B. Civil liability. False certification or schemes to circumvent the profit cap (shell vendors, affiliate overcharges, inflated overhead, kickbacks) subject the contractor to treble damages under the Arizona False Claims Act.
C. Criminal referral. Knowing false certification or fraudulent schemes shall be immediately referred to the Attorney General for prosecution under A.R.S. § 13-2310 (class 2 felony) or § 13-2311 (class 5 felony). Obstructing an audit is a class 5 felony under A.R.S. § 35-215.
D. Racketeering. A pattern of racketeering activity (two or more acts within five years) under this act is subject to the Arizona Racketeering Act (A.R.S. § 13-2312 et seq.), including class 3 felony charges, treble damages, forfeiture, and dissolution of enterprises.
E. Automatic debarment. A contractor convicted of fraud under this act is debarred from state contracts for not less than five years.

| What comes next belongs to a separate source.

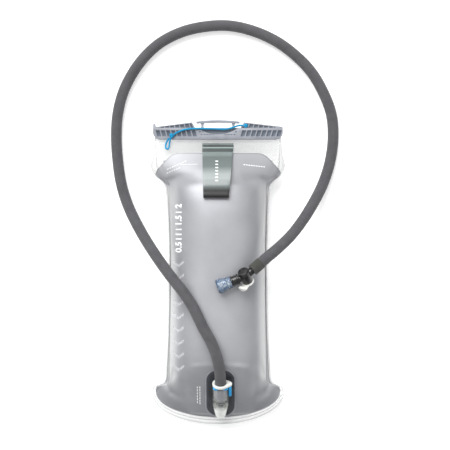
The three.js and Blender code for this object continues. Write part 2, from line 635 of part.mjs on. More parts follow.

F. Agency enforcement funding. Any funds recovered by an awarding agency through civil penalties, repayment of excess profit, or settlements shall be split: 50% to the agency’s enforcement account (for hiring personnel, audits, investigations), 50% to the state general fund.
Section 9. Private right of action for workers
A. Conditions precedent. A worker must first file a complaint with the awarding agency. The agency shall investigate and issue a written determination. If the agency finds a violation, that determination creates a rebuttable presumption of liability in any subsequent civil action.
B. Right of action. Any worker adversely affected by a violation may bring a class action in superior court. Relief may include: statutory damages of not less than $1,000 per violation per worker (or actual damages, whichever is greater), treble damages for knowing or reckless violations, reasonable attorney fees, and equitable relief (reinstatement, injunction, restitution).
C. No waiver. Any agreement waiving rights under this section is void.
Section 10. Worker benefit safe harbor
A contractor may distribute excess profits to workers as equity shares (identical per‑hour value for all workers), cash bonuses, retirement contributions, 529 plan contributions, HSAs, or other tangible benefits approved by the awarding agency. Such distributions are treated as compensation, not profit, for purposes of the profit cap. The contractor must distribute proportionally to hours worked, with identical per‑hour value, and retain worker elections. Differential treatment favoring owners or executives is treated as a scheme to circumvent the profit cap.
Section 11. Recompete trigger and management consultant oversight
A. Recompete trigger. The awarding agency shall annually recalculate the contractor’s best‑value score using actual performance metrics. If the recalculated score falls below the original score of the next highest‑rated bidder (or below the contractor’s own original score if sole bidder) by a margin to be defined by agency rule, the agency shall issue a notice of default. The contractor shall have a reasonable cure period (to be defined by agency rule). If not cured, the agency may declare default and recompete the contract.
B. Management consultant oversight. If a contractor fails to cure a default, the agency may appoint a qualified management consultant from a pre‑qualified list maintained by the State Procurement Office. The consultant shall have authority to review records, require corrective actions, and direct the contractor to relieve any employee posing a risk to safety or compliance. The contractor shall pay the consultant’s fees, capped at five times the median monthly wage of the contractor’s workers on the contract (or a different cap established by agency rule).
Section 12. Severability
If any provision of this act or its application to any person or circumstance is held invalid, the invalidity does not affect other provisions or applications that can be given effect without the invalid provision or application.
Section 13. Effective date and rulemaking
This act takes effect 90 days after the general effective date of legislation passed in the same session. The State Procurement Office shall adopt necessary rules within 180 days after the effective date.